Since its inception in 1967, Giogali has garnered numerous prizes and awards and has been the focal point of several permanent exhibitions in prestigious museums such as the Milan Triennale and the Glass Museum in Murano. Hence the need to “protect” the product, which – in addition to obtaining several patents in Europe and the US – still today is one of the few (alongside the Nike logo or the Ferrari prancing horse) to have obtained recognition of originality: an acknowledgment that came after over a year of careful analysis by a committee of experts in Brussels, which for the first time recognized the emblematic value of a lighting company’s product.

The inauguration of the exhibition was preceded by a conference attended by the two curators, the award-winning architectural star Pritzker Fumihiko Maki (author of some of Japan’s most iconic architecture), Professor Toshihiko Suzuki of Kougakuin University, and the architect Motomi Kawakami, director of the DESIGN ASSOCIATION NPO and chairman of Japan Institute of Design Promotion.

The Tokyo appointment of 2019 illuminated a central figure in modern architecture and design: a history lesson in architecture for Japanese visitors, but above all, a tribute to the poetic vision of an Italian designer capable of absorbing the teachings of the greatest minds of his time and reworking them into a timeless body of work.

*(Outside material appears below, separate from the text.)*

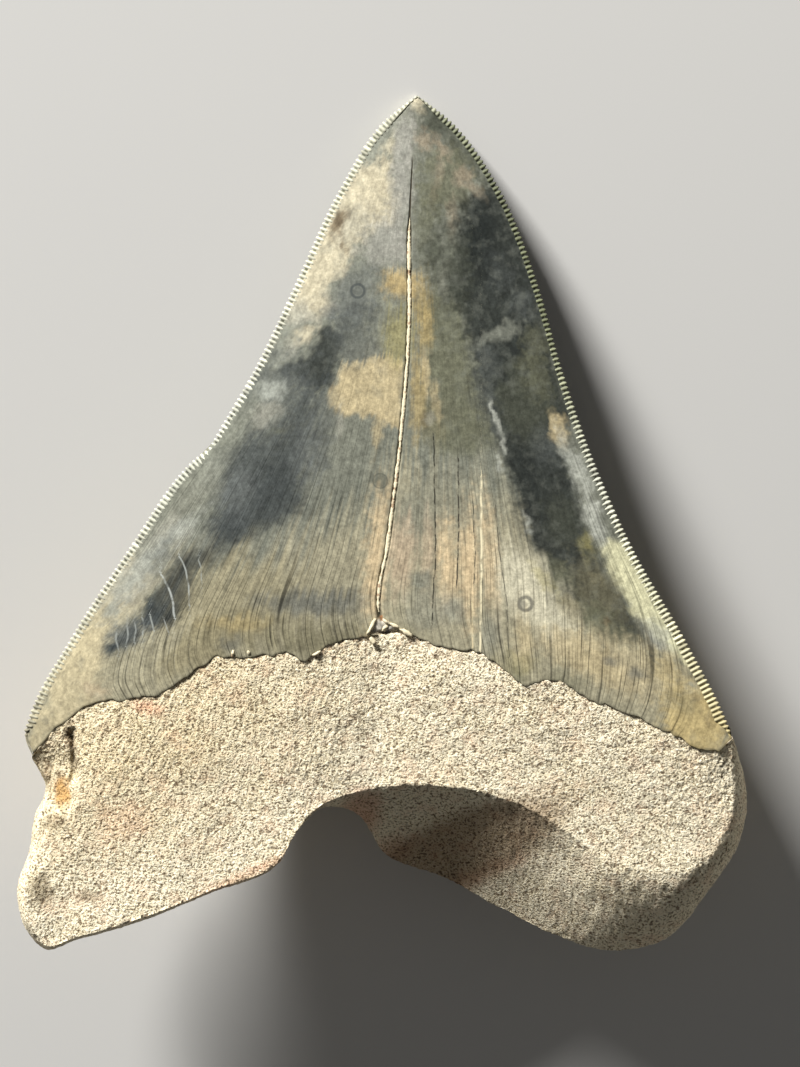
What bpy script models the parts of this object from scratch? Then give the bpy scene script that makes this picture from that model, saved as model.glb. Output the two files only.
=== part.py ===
"""A fossil megalodon tooth, lying on its tongue side with the lip face up.

The tooth grew as one piece, so it is one solid: an enamel crown with a row of fine serrations down
each cutting edge, and a root of two lobes with a notch between them. The left lobe is broken off
square and the right lobe is whole.

The tooth is drawn square on to its lip face, in millimetres: +X to the right, +Y from the root to
the tip, +Z out of the lip face. It is then turned down on to its tip and the swell of its root,
and scaled to metres, with the centre of its box on the Z axis and its lowest point at zero.
"""

import math

import bmesh
import bpy
import numpy as np
from mathutils import Vector, noise
from mathutils.geometry import delaunay_2d_cdt

MM = 0.001

# Cutting edges in plan, from the tip to the crown's corners. The left edge has a nick in it.
TIP = (5.4, 65.2)
LEFT_CORNER = (-53.1, -35.2)
RIGHT_CORNER = (53.3, -32.3)
LEFT_EDGE_ABOVE_NICK = (TIP, (0.5, 61.3), (-6.4, 50.7), (-12.8, 37.0), (-19.3, 23.4), (-25.3, 13.0))
LEFT_EDGE_BELOW_NICK = (
    (-25.9, 11.9), (-28.4, 9.8), (-38.4, -3.9), (-47.2, -17.5), (-53.3, -28.9), (-54.2, -32.3), LEFT_CORNER
)
LEFT_EDGE = LEFT_EDGE_ABOVE_NICK + LEFT_EDGE_BELOW_NICK
RIGHT_EDGE = (
    TIP, (10.4, 61.3), (18.0, 50.7), (23.5, 37.0), (27.4, 23.4), (32.1, 9.8),
    (38.2, -3.9), (46.0, -17.5), (51.9, -28.9), RIGHT_CORNER,
)
LEFT_SERRATIONS_ABOVE_NICK = 79
LEFT_SERRATIONS_BELOW_NICK = 73
RIGHT_SERRATIONS = 143
SERRATION_DEPTH = 0.35
EDGE_HALF_THICKNESS = 0.22
MARGIN_HALF_HEIGHT = 0.8

# The line down the middle of the lip face, along which the crown has split.
MIDLINE = (TIP, (4.3, 47.2), (4.1, 28.1), (2.8, 11.9), (1.0, -2.8), (-0.4, -13.4), (0.4, -16.9))
TONGUE_MIDLINE = (TIP, (4.3, 40.0), (2.8, 15.0), (0.6, -4.0))
SPLIT_WIDTH = 0.7
SPLIT_DEPTH = 0.3
SPLIT_TOP = 0.21
SPLIT_CLEARANCE = 0.875

# The edge of the enamel on the lip face: how far it strays towards the tip from a plain arch,
# at shares of the way from the left corner to the right one.
ENAMEL_STRAYS = (
    (0.00, 0.0), (0.04, 2.2), (0.08, 2.9), (0.12, 1.1), (0.18, -1.0), (0.22, -0.1), (0.26, 1.5),
    (0.31, -0.2), (0.36, -0.7), (0.385, -2.6), (0.42, -0.8), (0.47, 0.1), (0.54, 0.6), (0.57, -1.1),
    (0.64, -1.7), (0.66, -2.9), (0.70, -5.5), (0.75, -2.9), (0.80, -4.7), (0.85, -4.4), (0.95, -4.7),
    (0.98, -3.2), (1.00, 0.0),
)
STRAY_FADE = 8
ENAMEL_STEP = 0.6
ENAMEL_STEP_WIDTH = 0.5

# Chip at the foot of the split, as shares across and down the crown, and its floor's depth.
CHIP_CORNERS = ((0.500, 0.962), (0.478, 0.994), (0.543, 0.994))
CHIP_DEPTH = 1.3
CHIP_FLOOR_SHARE = 0.55
CHIP_REACH = 3.2

# Heights of the crown, and how full its arches are: 2 is a parabola and more is squarer.
LIP_SWELL = 2.8
LIP_ARCH = 2.4
LIP_HOLLOW = 0.9
LIP_HOLLOW_REACH = 0.25
TONGUE_SWELL = 15.5
TONGUE_SHARE_AT_TIP = 0.35
TONGUE_ARCH = 2.2
TONGUE_ARCH_POWER = 0.9
TIP_DROP = 3.0

# Root, from the left corner round both lobes to the right corner. Each row has the margin in plan,
# the brow where the lip face turns down to it, the brow's drop, the margin's depth, and the power
# of the turn between them: 1 is a quarter of an ellipse and 2 is a straight slope.
ROOT_MARGIN = (
    (-53.1, -35.2, -53.1, -35.2, 0.0, 0.0, 1.0),
    (-51.0, -40.2, -49.9, -39.8, 1.9, 7.0, 1.0),
    (-52.8, -44.5, -51.6, -44.3, 1.5, 9.0, 1.0),
    (-53.6, -49.6, -52.4, -49.7, 1.1, 9.5, 1.0),
    (-55.5, -55.2, -54.0, -55.3, 1.0, 9.5, 1.0),
    (-53.4, -62.7, -52.4, -61.8, 1.3, 9.0, 1.0),
    (-51.3, -64.5, -50.5, -63.0, 1.6, 8.5, 1.0),
    (-46.1, -63.0, -45.5, -61.6, 1.4, 8.5, 1.0),
    (-37.8, -60.7, -37.3, -59.4, 1.1, 9.0, 1.0),
    (-26.1, -56.1, -25.5, -54.8, 1.0, 10.0, 1.0),
    (-16.0, -51.6, -15.0, -50.3, 1.0, 10.5, 1.0),
    (-13.3, -47.0, -12.2, -46.0, 1.0, 10.5, 1.0),
    (-8.7, -43.0, -8.6, -41.7, 1.0, 10.5, 1.0),
    (-4.0, -43.9, -3.2, -40.3, 1.0, 11.0, 1.3),
    (0.5, -50.4, 3.3, -39.6, 1.1, 14.0, 1.9),
    (9.5, -53.9, 12.2, -40.0, 1.2, 15.0, 2.1),
    (17.7, -58.4, 20.6, -42.4, 1.4, 15.0, 2.1),
    (27.2, -63.0, 28.2, -46.6, 1.8, 14.5, 1.9),
    (35.5, -65.2, 34.2, -51.2, 2.6, 14.0, 1.6),
    (43.7, -63.0, 41.2, -52.4, 3.0, 13.0, 1.3),
    (49.8, -56.1, 47.6, -51.4, 2.6, 12.5, 1.0),
    (54.2, -49.3, 51.4, -47.4, 2.0, 12.0, 1.0),
    (55.7, -41.7, 53.0, -41.6, 1.6, 11.0, 1.0),
    (54.5, -35.9, 52.9, -36.4, 1.0, 7.0, 1.0),
    (53.3, -32.3, 53.3, -32.3, 0.0, 0.0, 1.0),
)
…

On June 13th and 14th, 2024, Vistosi returns to Tokyo after five years to meet with its long-standing partner, Luminabella, alongside the entire team. During these two days of training and development, there will be discussions about the evolution and innovations of the company, which has transformed into a craft industry with several glassworks under its ownership, some of which are among the largest in Europe. Vistosi is recognized as one of the leading proponents of the finest Made in Italy in the field of decorative lighting in Murano blown glass. It’s a company specializing in custom-made production for many years, supplying the leading luxury brands worldwide and exporting to over 60 countries.